The IFRS (International Financial Reporting Standard) Foundation and VRF (Value Reporting Foundation – a merged entity of International Integrated Reporting Council [IIRC] and Sustainability Accounting Standard Board [SASB]) were tasked to develop the global baseline standard.

“The target is to come up with a framework and standards by June 2022. As IFRS has been adopted by most of the global capital markets, it is expected the ISSB, when formalised, would eventually be adopted likewise,” said Chan, who is also the Global Ambassador of IIRC, United Kingdom.

Chan said in the future, financial auditors will need to “pull out all the stops” to go beyond financial reporting.

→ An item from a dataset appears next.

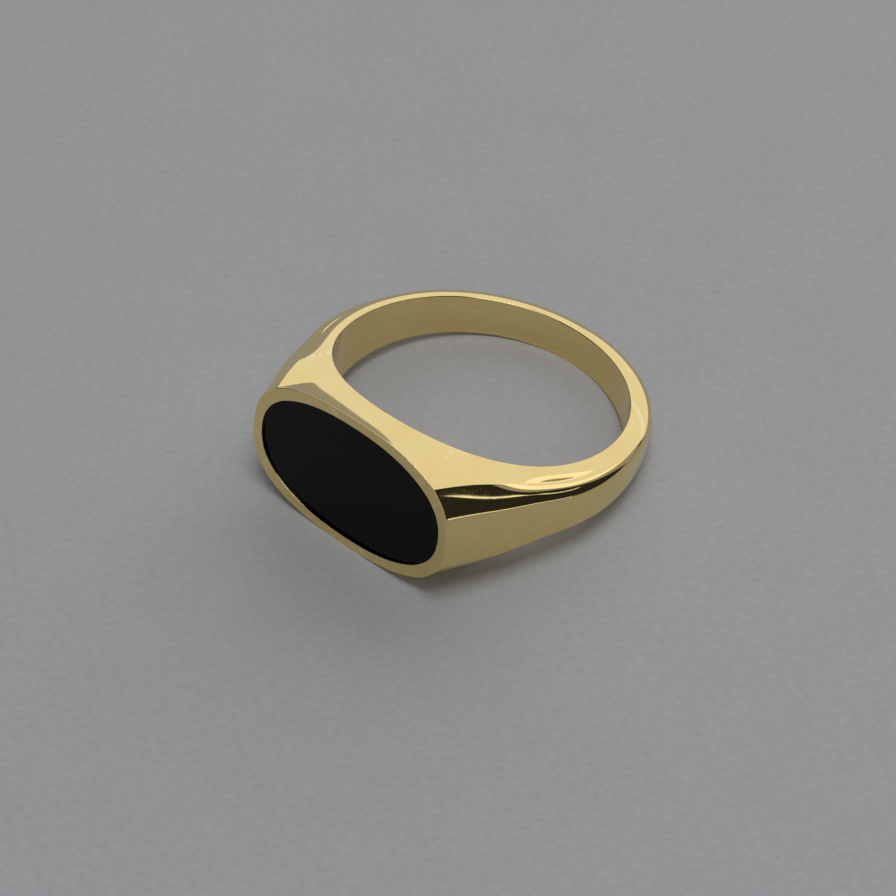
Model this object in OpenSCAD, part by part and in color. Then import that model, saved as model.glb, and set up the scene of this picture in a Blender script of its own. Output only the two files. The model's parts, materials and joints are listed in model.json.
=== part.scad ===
// Oval signet ring with a flat black tablet let into its head.
// The ring is shaped with the finger axis upright and the head towards +X, and then laid on its
// side, where it rests on the lower edge of the head and the lower edge of the back.

/* [Finger hole] */
// Inside diameter of the ring
bore_d = 18.5; // [15:0.1:22.5]

/* [Head] */
// Thickness of the metal from the finger hole to the rim, in the middle of the head
head_thick = 2.6; // [2.1:0.05:3.6]
// Width of the gold rim along the sides of the tablet
rim_side = 0.6; // [0.4:0.05:1]
// Width of the gold rim at the ends of the tablet
rim_end = 0.7; // [0.5:0.05:1.2]
// Distance from the ends of the rim back to the corners where the side faces leave it
corner_inset = 1.5; // [1.2:0.05:2.4]
// How far each side of the head flares out from the finger hole to the rim
head_flare = 0.6; // [0.2:0.05:0.8]

/* [Band] */
// Width of the band at the back, at the finger hole
back_width = 2.55; // [2:0.05:4]
// Thickness of the band at the back, on its crown
back_thick = 1.45; // [1.1:0.05:2]
// Thickness of the band's flat side faces at the back
back_edge = 0.73; // [0.5:0.01:1]
// How much half the width grows from the back to the head in an even taper
side_taper = 0.85; // [0.4:0.05:1.2]

/* [Shoulders] */
// Thickness of the metal on the crown of the shoulders
shoulder_thick = 2.05; // [1.5:0.05:2.6]
// Thickness of the flat side faces at the shoulders
shoulder_edge = 1.08; // [0.8:0.01:1.4]
// How far the crown of the shoulders swells past a straight line from the rim to the band
shoulder_swell = 0.14; // [0:0.01:0.3]

/* [Tablet] */
// Length of the black tablet
tablet_length = 14.0; // [11:0.1:17]
// Width of the black tablet
tablet_width = 8.0; // [6:0.1:10]
// Thickness of the black tablet
tablet_thick = 0.7; // [0.5:0.05:0.85]
// Depth of the tablet's face below the rim
tablet_recess = 0.12; // [0.05:0.01:0.25]
// Gap between the tablet and the wall of its seat
tablet_gap = 0.03; // [0.02:0.01:0.06]
// Thickness of the adhesive under the tablet
adhesive_thick = 0.08; // [0.05:0.01:0.15]

/* [Hidden] */

// The side faces step in by this much from the finger hole to the outer edge at the back
back_step = 0.12;

bore_r = bore_d / 2;
head_reach = bore_r + head_thick;
head_length = tablet_length + 2 * rim_end;
head_width = tablet_width + 2 * rim_side;
corner_y = head_length / 2 - corner_inset;
waist_start = back_width / 2;
waist_end = head_width / 2 - head_flare;
edge_start = back_width / 2 - back_step;
seat_floor = head_reach - tablet_recess - tablet_thick - adhesive_thick;

// How late the finger hole's edge widens on the way round from the back, and the angle over which
// the shoulders' edge narrows behind the corners
waist_power = 4.5;
shoulder_span = 26;
// How hollow the side faces are
flare_power = 1.5;
// How boxy the outer crown is at the corners and on the band, and the angle between the two
crown_powers = [2.6, 6];
crown_span = 30;
// The swell of the shoulders ends at this angle from the head
swell_end = 63;
// The flat side faces and the crown thin down between these two angles from the head
thinning = [60, 110];

// The oval outlines of the rim and of the tablet are superellipses of these powers
rim_power = 2.6;
tablet_power = 2.3;
oval_points = 96;

// Stations round half the ring: along the head to its corners, on to the ends of the rim, and
// round the rest
head_stations = 12;
corner_stations = 6;
band_stations = 40;
side_steps = 4;
// Steps over the crown from its edge to the place where the rim can cut it, and from there on
crown_steps = 6;
middle_steps = 3;
// The shaped blank reaches this far into the finger hole before the hole is cut
trim = 0.5;
// Cuts run past open faces by this much
over = 1;

corner_angle = atan2(corner_y, head_reach);
rim_end_angle = atan2(head_length / 2, head_reach);

// The ring lies on the lower edge of its head and, at the back, on the edge of the finger hole
tilt = atan((head_width / 2 - waist_start) / (head_reach + bore_r));
lift = waist_start * cos(tilt) + bore_r * sin(tilt);
front_reach = head_reach * cos(tilt) + head_width / 2 * sin(tilt);
back_reach = (bore_r + back_thick) * cos(tilt);

// 0 at the back of the ring and 1 in the middle of the head
function forward(a) = (1 + cos(a)) / 2;
function smooth_step(x) = let (k = max(0, min(1, x))) k * k * (3 - 2 * k);

// Half the width of the oval rim at a distance y from its middle
function rim_oval(y) = head_width / 2
    * pow(max(0, 1 - pow(abs(y) / (head_length / 2), rim_power)), 1 / rim_power);

// Half the width at the finger hole, and at the outer edge of the side faces on the rest of the
// ring, at an angle from the head; the edge meets the rim's oval at the corners
function waist_half(a) = let (s = forward(a)) waist_start + side_taper * s
    + (waist_end - waist_start - side_taper) * pow(s, waist_power);
function shoulder_half(a) = let (k = (a - corner_angle) / shoulder_span) edge_start
    + side_taper * forward(a)
    + (rim_oval(corner_y) - edge_start - side_taper * forward(corner_angle)) * exp(-k * k);
function rim_half(a) = a < corner_angle ? rim_oval(head_reach * tan(a)) : shoulder_half(a);

// Distance from the axis to a straight shoulder through (x, y) that runs on into an arc
function shoulder_line(a, x, y, r) = let (turn = atan2(y, x) + acos(r / norm([x, y])))
    a < turn ? r / cos(turn - a) : r;
function thinning_share(a) = smooth_step((a - thinning[0]) / (thinning[1] - thinning[0]));
function table_r(a) = a < 89 ? head_reach / cos(a) : bore_r * 60;
function edge_line(a) = let (front = bore_r + shoulder_edge)
    shoulder_line(a, head_reach, corner_y, front)
    - (shoulder_edge - back_edge) * thinning_share(a);
function crown_line(a) = let (front = bore_r + shoulder_thick,
        k = (a - rim_end_angle) / (swell_end - rim_end_angle))
    shoulder_line(a, head_reach, head_length / 2, front)
    - (shoulder_thick - back_thick) * thinning_share(a)
    + (k > 0 && k < 1 ? shoulder_swell * pow(sin(180 * k), 2) : 0);

// The outer edge of the side face, which lies in the rim's plane all along the head
function edge_r(a) = min(edge_line(a), table_r(a));
function side_half(a, r) = let (k = max(0, (r - bore_r) / (edge_r(a) - bore_r)))
    waist_half(a) + (rim_half(a) - waist_half(a)) * pow(k, flare_power);

// The crown bulges from the outer edges, and the rim's plane cuts it off; f is 1 at the edge
function crown_power(a) = crown_powers[0]
    + (crown_powers[1] - crown_powers[0]) * smooth_step((a - corner_angle) / crown_span);
function bulge_r(a, f) = edge_line(a)
    + (crown_line(a) - edge_line(a)) * (1 - pow(f, crown_power(a)));
function outer_r(a, f) = min(bulge_r(a, f), table_r(a));
function rim_share(a) = let (k = 1 - (table_r(a) - edge_line(a)) / (crown_line(a) - edge_line(a)))
    k <= 0 ? 0.1 : k >= 1 ? 0.9 : max(0.1, min(0.9, pow(k, 1 / crown_power(a))));

// Radius and height of the points on the upper half of a cross-section
function upper_section(a) = let (reach = edge_r(a) - bore_r, split = rim_share(a)) [
    [bore_r - trim, waist_half(a)],
    for (i = [1 : side_steps - 1]) let (r = bore_r + reach * i / side_steps) [r, side_half(a, r)],
    for (i = [0 : crown_steps - 1]) let (f = 1 - (1 - split) * pow(i / crown_steps, 1.5))
        [outer_r(a, f), f * rim_half(a)],
    for (i = [0 : middle_steps]) let (f = split * (1 - i / middle_steps))
        [outer_r(a, f), f * rim_half(a)]
];
function whole_section(a) = let (upper = upper_section(a), n = len(upper)) [
    each upper,
    for (i = [n - 2 : -1 : 0]) [upper[i][0], -upper[i][1]]
];

// Angles that split the span from start to end into steps, without the end
function split_span(start, end, steps) = [for (i = [0 : steps - 1]) start + (end - start) * i / steps];

module blank() {
    half_turns = [
        each split_span(0, corner_angle, head_stations),
        each split_span(corner_angle, rim_end_angle, corner_stations),
        each split_span(rim_end_angle, 180, band_stations)
    ];
    turns = [each half_turns, 180, for (i = [len(half_turns) - 1 : -1 : 1]) 360 - half_turns[i]];
    stations = len(turns);
    sections = [for (t = turns) whole_section(min(t, 360 - t))];
    n = len(sections[0]);
    polyhedron(
        points = [for (i = [0 : stations - 1]) for (p = sections[i])
            [p[0] * cos(turns[i]), p[0] * sin(turns[i]), p[1]]],
        faces = [for (i = [0 : stations - 1]) for (j = [0 : n - 1])
            let (here = i * n, next = (i + 1) % stations * n, j2 = (j + 1) % n)
            each [[here + j, here + j2, next + j], [here + j2, next + j2, next + j]]]
    );
}

// An oval prism that stands on the plane x = from and reaches out along X
module oval_prism(length, width, from, height) {
    outline = [for (i = [0 : oval_points - 1]) let (t = 360 * i / oval_points)
        [-sign(sin(t)) * pow(abs(sin(t)), 2 / tablet_power) * width / 2,
          sign(cos(t)) * pow(abs(cos(t)), 2 / tablet_power) * length / 2]];
    translate([from, 0, 0]) rotate([0, 90, 0]) linear_extrude(height) polygon(outline);
}

// Lays the upright ring on its side, centred on the origin
module lay_down()
    translate([(back_reach - front_reach) / 2, 0, lift]) rotate([0, -tilt, 0]) children();

module ring_body() {
    color("goldenrod") lay_down() difference() {
        blank();
        cylinder(d = bore_d, h = 2 * head_width, center = true, $fn = 180);
        oval_prism(tablet_length + 2 * tablet_gap, tablet_width + 2 * tablet_gap,
            seat_floor, head_thick + over);
    }
}

module onyx_tablet() {
    color("black") lay_down()
        oval_prism(tablet_length, tablet_width, seat_floor + adhesive_thick, tablet_thick);
}

module adhesive_bed() {
    color("dimgray") lay_down()
        oval_prism(tablet_length, tablet_width, seat_floor, adhesive_thick);
}

ring_body();
onyx_tablet();
adhesive_bed();
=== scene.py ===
import bmesh
import bpy
import json
import math
from mathutils import Matrix, Vector


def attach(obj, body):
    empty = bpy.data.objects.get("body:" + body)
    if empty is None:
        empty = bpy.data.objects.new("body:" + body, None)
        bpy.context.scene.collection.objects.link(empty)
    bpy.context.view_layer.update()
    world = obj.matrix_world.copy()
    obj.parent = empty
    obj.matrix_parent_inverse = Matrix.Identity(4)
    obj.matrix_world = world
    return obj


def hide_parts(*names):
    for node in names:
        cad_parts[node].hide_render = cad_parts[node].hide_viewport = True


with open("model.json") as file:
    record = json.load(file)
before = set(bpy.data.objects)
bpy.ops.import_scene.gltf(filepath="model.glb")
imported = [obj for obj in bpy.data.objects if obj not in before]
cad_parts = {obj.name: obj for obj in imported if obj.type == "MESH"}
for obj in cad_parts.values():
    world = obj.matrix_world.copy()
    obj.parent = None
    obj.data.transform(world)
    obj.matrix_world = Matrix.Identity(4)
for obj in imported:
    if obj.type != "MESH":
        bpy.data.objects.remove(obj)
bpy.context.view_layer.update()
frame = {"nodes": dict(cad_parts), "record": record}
mm = 0.001  # pieces are shaped in millimetres, upright, with the finger axis up and the head towards +X

mounts = {mount["name"]: mount for mount in frame["record"]["mounts"]}
holeRadius = mounts["finger_hole"]["dims"]["r_mm"]
holeCentre = Vector(mounts["finger_hole"]["pos_m"])
fingerAxis = Vector(mounts["finger_hole"]["axis"]).normalized()
rimNormal = Vector(mounts["rim_face"]["axis"]).normalized()
rimReach = (Vector(mounts["rim_face"]["pos_m"]) - holeCentre).dot(rimNormal) / mm
layDown = Matrix.Translation(holeCentre) @ Matrix((rimNormal, (0, 1, 0), fingerAxis)).transposed().to_4x4()
print("CAD frame loaded")


def smoothStep(x):
    x = min(1, max(0, x))
    return x * x * (3 - 2 * x)


def openMesh(piece):
    bpy.ops.object.select_all(action="DESELECT")
    bpy.context.view_layer.objects.active = piece
    piece.select_set(True)
    bpy.ops.object.mode_set(mode="EDIT")
    bpy.ops.mesh.select_mode(type="VERT")
    bpy.ops.mesh.select_all(action="DESELECT")
    return bmesh.from_edit_mesh(piece.data)


def closeMesh(piece, name):
    bpy.ops.object.mode_set(mode="OBJECT")
    piece.name = piece.data.name = name
    piece.matrix_world = layDown @ Matrix.Scale(mm, 4)
    bpy.ops.object.transform_apply(location=True, rotation=True, scale=True)
    bpy.ops.object.shade_smooth()


def ovalSpot(turn, oval):
    c, s = math.cos(turn), math.sin(turn)
    return Vector((oval["reach"], math.copysign(abs(c) ** (2 / oval["power"]), c) * oval["length"] / 2,
                   math.copysign(abs(s) ** (2 / oval["power"]), s) * oval["width"] / 2))


def ovalTurn(spot, oval):  # the turn at which this oval passes in the direction of a spot
    y, z = abs(spot.y) * 2 / oval["length"], abs(spot.z) * 2 / oval["width"]
    turn = math.atan2(z ** (oval["power"] / 2), y ** (oval["power"] / 2))
    turn = math.pi - turn if spot.y < 0 else turn
    return -turn if spot.z < 0 else turn


tablet = {
    "length": 14.0,
    "width": 8.0,
    "power": 2.3,            # 2 is an ellipse, more is squarer
    "thick": 0.7,
    "recess": 0.12,          # how far the stone lies under the rim
    "gap": 0.03,
    "adhesive": 0.08,
    "edgeEase": 0.05,
    "outlinePoints": 256,
}

ring = {
    "headWidth": 9.2,        # oval rim, along the finger
    "headLength": 15.4,      # oval rim, across the finger
    "rimPower": 2.6,
    "cornerY": 6.2,          # where the side faces leave the rim
    "waistHead": 4.0,        # half width at the finger hole, under the head
    "waistBack": 1.275,      # and at the back
    "edgeBack": 1.155,       # half width at the outer edges, at the back
    "sideTaper": 0.85,
    "waistPower": 4.5,
    "shoulderSpan": 26,      # the outer edges narrow over this angle behind the corners
    "flarePower": 1.9,      # hollow of the side faces
    "crownPowers": (2.6, 6),  # fullness of the outer crown, at the corners and on the band
    "crownSpan": 30,         # angle between the two
    "swell": 0.14,           # the crown of the shoulders swells by this much
    "swellEnd": 63,
    "shoulderThick": 2.05,
    "shoulderEdge": 1.08,
    "backThick": 1.45,
    "backEdge": 0.73,
    "thinFrom": 60,          # the band thins down between these two angles from the head
    "thinTo": 110,
    "rimFanEnd": 80,         # cage lines that follow the rim's end straighten out by this angle
    "holeEase": 0.12,        # how far the softening of each edge reaches
    "ridgeEase": 0.08,
    "rimEase": 0.08,
    "rimEndRoll": 0.22,      # and at the ends of the rim
    "lipEase": 0.035,
    "toeEase": 0.05,         # at the foot of the seat's wall
    "headSteps": 9,          # cage lines from the middle of the head to its corners
    "bandSteps": 30,         # and on to the back
    "crownSteps": 12,
    "crownCrowding": 1.45,   # cage lines on the crown lie closer towards the ridge
    "sideSteps": 5,
    "wallSteps": 3,
    "smoothing": 2,
}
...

“What is in discussion, is potentially a new generation of ESG auditors that could well emerge. They may not necessarily be financial professionals – they could be engineers or other professionals with skill sets in complex process audits.

“It is appropriate and timely that stakeholders and institutions of higher learning invest resources in research and development, in the new corporate reporting framework to serve the growing corporate market.”

“There is a significant paradigm shift in corporate reporting beyond the traditional financials to encompass the intangibles and non-financials, such as ESG, United Nation’s Social Development Goals (SDG) and climate change. One thing is certain, the fiduciary duties and responsibilities of the board have definitely expanded,” said Chan.

Regarding boardroom diversity, Chan said in an era of rapid technology changes and digital-powered businesses, there is a need to focus more on “digital skill sets and experience diversity” in boardrooms.

“Things are changing so rapidly that technology is enroaching into every space in industries,” he said.